Tell you what -- if we get together this year and you still have it, I'll give you $40.00 for it. I may not get to fish with it too often, but I bet it'll make one hell of a C.B. antenna!

Did you ever call Pintail Point and see if you could wrangle an invite to their catfish pond? I'm hoping to hit it in April -- beats hell out of catching trout (the sweetwater kind!)


----------



## Billr

i fish cape henlopen pier often. i use a 6' or 6.5' foot rods. i have penn pg2000,and shimano sedona 4000 reels with 8#line. i use 1/4 oz. or 3/8 oz. jig heads and plastic. i catch trout, flounder etc. when i rock fish at night i use a 7' st. crouix with a 450 penn and 10# line. works great. larger rods are cumbersome and not as manuervable.


----------



## catman

Jake...If I still have the beast it's yours for the $40.00.

Never did get around to calling Pintail. I should put it on my "to do" list.

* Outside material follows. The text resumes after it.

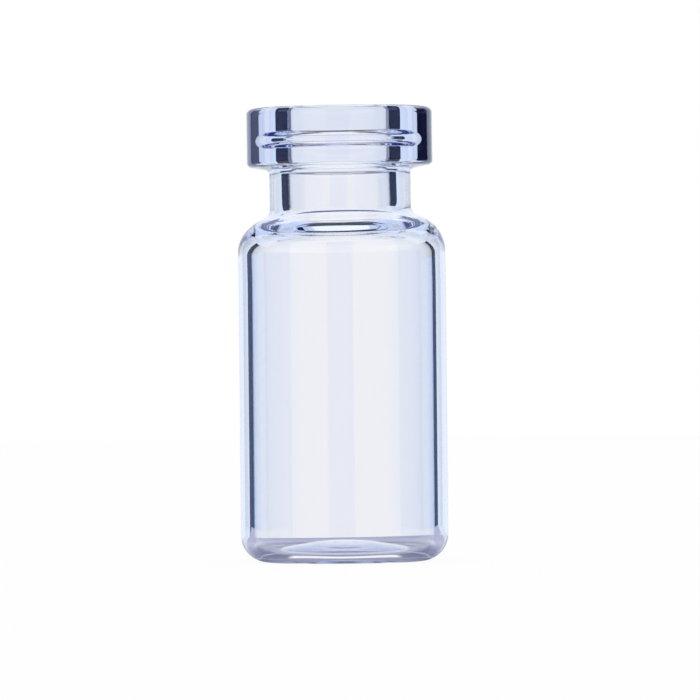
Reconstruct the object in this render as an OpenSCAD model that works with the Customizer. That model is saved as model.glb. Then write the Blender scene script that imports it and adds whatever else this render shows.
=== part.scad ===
// Glass sample vial: clear tubing glass with a crimp neck, blown and tooled in one piece.
// Millimetres, +Z up. The vial stands on z = 0 and its axis is the Z axis.

/* [Body] */
// Outside diameter of the glass tube
body_d = 14.7; // [13.6:0.1:20]
// Height from the bench to the top of the flange
height = 32.1; // [24:0.1:60]
// Thickness of the wall
wall = 0.96; // [0.6:0.02:1.2]

/* [Shoulder] */
// Distance from the top of the flange down to the corner between the shoulder and the body
neck_drop = 8.7; // [8.2:0.05:12]
// Slope of the shoulder, in degrees from level
shoulder_slope = 27.8; // [15:0.1:40]
// Radius of the shoulder's outer curve
shoulder_r = 2.55; // [1.5:0.05:2.6]
// Radius of the hollow curve where the neck meets the shoulder
neck_foot_r = 0.74; // [0.4:0.02:1.2]
// Slope of the shoulder inside the body, in degrees from level
inner_slope = 21; // [10:1:30]
// How far the shoulder's inner corner lies below its outer one
inner_drop = 0.69; // [0.4:0.01:1]
// Radius of the shoulder's inner curve
inner_shoulder_r = 1.38; // [0.8:0.02:2]
// Radius of the throat, where the bore opens into the body
throat_r = 2.4; // [0.6:0.1:2.8]

/* [Neck] */
// Outside diameter of the neck
neck_d = 10; // [9:0.1:11]
// Diameter of the bore
bore_d = 7.2; // [6:0.1:7.6]
// Rounding of the bore's upper edge
mouth_r = 0.3; // [0.1:0.05:0.5]

/* [Flange] */
// Diameter of the crimp flange
flange_d = 13.15; // [12.4:0.05:13.5]
// Height of the flange at its rim
flange_h = 4.1; // [3.4:0.1:4.6]
// Slope of the flange's underside, in degrees from level
flange_slope = 10; // [2:1:15]
// Rounding of the rim's upper edge
rim_top_r = 0.45; // [0.2:0.05:0.8]
// Rounding of the rim's lower edge
rim_low_r = 0.4; // [0.2:0.05:0.8]
// Radius of the hollow curve between the flange's underside and the neck
underside_r = 0.35; // [0.1:0.05:0.8]

/* [Blow-back groove] */
// Depth of the groove's arc, before its two ends are straightened
groove_depth = 0.26; // [0.12:0.02:0.34]
// Height of the groove
groove_h = 1.1; // [1:0.05:1.6]
// Distance from the top of the flange down to the middle of the groove
groove_drop = 2.27; // [1.8:0.01:2.6]
// Rounding of the groove's two lips
groove_lip_r = 0.16; // [0.02:0.01:0.18]

/* [Base] */
// Radius of the heel, where the wall turns under
heel_r = 1.93; // [1.2:0.01:2.2]
// Radius of the same turn inside
inner_heel_r = 1.25; // [0.6:0.05:1.5]
// Width of the flat ring that the vial stands on
foot_w = 0.5; // [0.2:0.1:0.8]
// Rise of the pushed-up underside at its middle
push_up = 0.5; // [0.2:0.1:1]
// Diameter of the level middle of the underside
push_flat_d = 3.4; // [2:0.2:4]
// Height of the floor's lowest ring above the bench
floor_z = 0.68; // [0.6:0.02:1.2]
// Rise of the floor at its middle, above its lowest ring
floor_rise = 0.7; // [0.3:0.1:1]
// Width of the level ring round the floor's raised dome
gutter_w = 0.42; // [0.2:0.02:1.5]
// Diameter of the dome's level top
dome_flat_d = 3; // [1:0.2:4]

/* [Hidden] */

body_r = body_d / 2;
cavity_r = body_r - wall;
neck_r = neck_d / 2;
bore_r = bore_d / 2;
flange_r = flange_d / 2;
foot_r = body_r - heel_r - foot_w;
dome_r = cavity_r - inner_heel_r - gutter_w;
push_flat_r = push_flat_d / 2;
dome_flat_r = dome_flat_d / 2;

shoulder_z = height - neck_drop;
neck_foot_z = shoulder_z + (body_r - neck_r) * tan(shoulder_slope);
flange_z = height - flange_h;
neck_top_z = flange_z - (flange_r - neck_r) * tan(flange_slope);
ceiling_z = shoulder_z - inner_drop;
throat_z = ceiling_z + (cavity_r - bore_r) * tan(inner_slope);

// The groove is an arc; its two ends run straight for a little way, which leaves room for the lips
// and takes the groove a little deeper. This share of the arc's radius is kept.
groove_z = height - groove_drop;
groove_arc_r = (pow(groove_h / 2, 2) + pow(groove_depth, 2)) / (2 * groove_depth);
groove_slope = asin(groove_h / 2 / groove_arc_r);
groove_corner = groove_h / 2 * tan(groove_slope);
groove_share = 0.78;

// The underside and the dome bend gently: each bend takes this share of the level part beside it
bend_share = 0.5;
push_angle = atan(push_up / (foot_r - push_flat_r));
dome_angle = atan(floor_rise / (dome_r - dome_flat_r));

sharp = 0;
overlap = 0.05;
$fn = 180;

module vial() {
  color([0.86, 0.9, 0.97, 0.4]) rotate_extrude() rounded_outline(concat(outside(), inside()));
}

// Half of the section, as corners [radius, height, rounding]
function outside() = [
  [0, push_up, sharp],
  [push_flat_r, push_up, bend_r(push_flat_r, push_angle)],
  [foot_r, 0, bend_r(foot_w, push_angle)],
  [body_r, 0, heel_r],
  [body_r, shoulder_z, shoulder_r],
  [neck_r, neck_foot_z, neck_foot_r],
  [neck_r, neck_top_z, underside_r],
  [flange_r, flange_z, rim_low_r],
  [flange_r, height, rim_top_r],
];

function inside() = [
  [bore_r, height, mouth_r],
  [bore_r, groove_z + groove_h / 2, groove_lip_r],
  [bore_r + groove_corner, groove_z, groove_arc_r * groove_share],
  [bore_r, groove_z - groove_h / 2, groove_lip_r],
  [bore_r, throat_z, throat_r],
  [cavity_r, ceiling_z, inner_shoulder_r],
  [cavity_r, floor_z, inner_heel_r],
  [dome_r, floor_z, bend_r(gutter_w, dome_angle)],
  [dome_flat_r, floor_z + floor_rise, bend_r(dome_flat_r, dome_angle)],
  [0, floor_z + floor_rise, sharp],
];

function bend_r(level_part, angle) = bend_share * level_part / tan(angle / 2);

// The outline with straight chords across its corners, and the round part of each corner added or cut
module rounded_outline(points) {
  n = len(points);
  difference() {
    union() {
      polygon([for (i = [0 : n - 1]) for (p = chord(points, i)) p]);
      for (i = [0 : n - 1]) if (turn(points, i) > 0) corner_round(points, i);
    }
    for (i = [0 : n - 1]) if (turn(points, i) < 0) corner_round(points, i);
  }
}

module corner_round(points, i) {
  radius = points[i][2];
  ends = chord(points, i);
  centre = xy(points[i]) + middle(points, i) * radius / sin(half_angle(points, i));
  inner = (ends[0] + ends[1]) / 2 + middle(points, i) * overlap * radius;
  intersection() {
    polygon([ends[0], xy(points[i]), ends[1], inner]);
    translate(centre) circle(radius);
  }
}

function unit(v) = v / norm(v);
function xy(p) = [p[0], p[1]];
function from_corner(points, i, k) = unit(xy(points[k % len(points)]) - xy(points[i]));
function back(points, i) = from_corner(points, i, i + len(points) - 1);
function ahead(points, i) = from_corner(points, i, i + 1);
function turn(points, i) = cross(ahead(points, i), back(points, i)) * sign(points[i][2]);
function half_angle(points, i) = acos(back(points, i) * ahead(points, i)) / 2;
function middle(points, i) = unit(back(points, i) + ahead(points, i));
function chord_run(points, i) = points[i][2] / tan(half_angle(points, i));
function chord(points, i) = points[i][2] == sharp ? [xy(points[i])] : [
  xy(points[i]) + back(points, i) * chord_run(points, i),
  xy(points[i]) + ahead(points, i) * chord_run(points, i),
];

vial();
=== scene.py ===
# %% [markdown]
# # A glass sample vial
#
# This lesson builds one clear glass vial, about as tall as the end of a thumb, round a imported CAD
# model. The CAD model is the frame: it says how big the vial is and where it stands. Everything is
# made in metres, with +Z up and the vial standing on z = 0.

# %% The frame
import math

import bmesh
import bpy
import numpy as np
from mathutils import Matrix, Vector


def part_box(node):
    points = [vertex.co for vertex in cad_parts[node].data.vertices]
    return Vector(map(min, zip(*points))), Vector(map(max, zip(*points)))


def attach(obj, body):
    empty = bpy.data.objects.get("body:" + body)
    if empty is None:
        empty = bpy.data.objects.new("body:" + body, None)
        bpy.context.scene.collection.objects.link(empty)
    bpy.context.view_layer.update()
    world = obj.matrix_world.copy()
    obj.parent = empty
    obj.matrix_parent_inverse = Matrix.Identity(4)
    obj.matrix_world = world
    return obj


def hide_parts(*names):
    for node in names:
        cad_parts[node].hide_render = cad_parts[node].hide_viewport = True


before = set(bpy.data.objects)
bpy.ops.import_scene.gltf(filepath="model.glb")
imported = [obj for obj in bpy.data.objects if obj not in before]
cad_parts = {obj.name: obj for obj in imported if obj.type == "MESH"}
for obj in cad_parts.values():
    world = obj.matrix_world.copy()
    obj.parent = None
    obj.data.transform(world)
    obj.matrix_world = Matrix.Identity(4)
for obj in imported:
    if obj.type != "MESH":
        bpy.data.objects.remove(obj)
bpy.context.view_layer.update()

# %% [markdown]
# Glass shapes are easiest to think about in millimetres, so the sizes below are written that way and
# are turned to metres only when a mesh or an object is made. The height and the width come from the
# frame, so that the vial can't come out larger than its CAD model.

# %% Millimetres, and the two sizes from the frame
MM = 0.001

vial_low, vial_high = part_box("vial")
BODY_R = (vial_high.x - vial_low.x) / 2 / MM
HEIGHT = vial_high.z / MM
print("body radius", round(BODY_R, 3), "mm, height", round(HEIGHT, 3), "mm")

# %% [markdown]
# ## The section of the glass
#
# The vial is one piece of tubing glass. A machine turns the hot tube against rollers, which fold its
# mouth into a thick crimp flange, pinch the neck and slope the shoulder, and a burner closes the base.
# Because the tube turns while it is shaped, the whole vial is a solid of revolution.
#
# It could be carved out of cylinders, but every hollow and every lip is a soft curve in the real
# thing, and clear glass shows each of them twice. So half of its section is drawn as a list of
# corners, each with its own rounding, and the list is then turned round the axis.

# %% The outside, from the middle of the base up to the rim
NECK_R = 5.0
FLANGE_R = 6.575
FOOT_R = 4.92
PUSH_UP = 0.5
PUSH_FLAT_R = 1.7
NECK_DROP = 8.7
FLANGE_H = 4.1
SHOULDER_Z = HEIGHT - NECK_DROP
FLANGE_Z = HEIGHT - FLANGE_H
SHOULDER_SLOPE = math.radians(27.8)
UNDERSIDE_SLOPE = math.radians(10)
NECK_FOOT_Z = SHOULDER_Z + (BODY_R - NECK_R) * math.tan(SHOULDER_SLOPE)
NECK_TOP_Z = FLANGE_Z - (FLANGE_R - NECK_R) * math.tan(UNDERSIDE_SLOPE)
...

You going to able to make the May headboat trip?

Catman.


----------



## Manayunk Jake

Greetings catman!

May 17th may turn out to be the opener of fluke for NJ, and I want first shot at that $900.00 pool fish (I missed $2300.00 last year by 0.01 lb!) The fluke opener is a standing tradition with me and my buddy Ed. Sounds like a great trip, though, especially with the limited seating. Take plenty of pics, and post your results! (By the way, my "secret" humpback sea bass bait is mackeral chunks. Clams and squid are for the little guys....)


----------



## BigJeff823

I like using a 6'6" Ugly Stick Lite for jigs at Cape Henlopen.Its real sensitive,but it can horse the fish in too if the fish wants to get tangled in a pilling.I use the one thats a heavier action rated for 8-17lb test.I mostly use 8-11ft rods for fishing with bait,depending on where I'm fishing.I'll even use 6-7ft rods when I'm fising bait at the Choptank or Cape Henlopen.


----------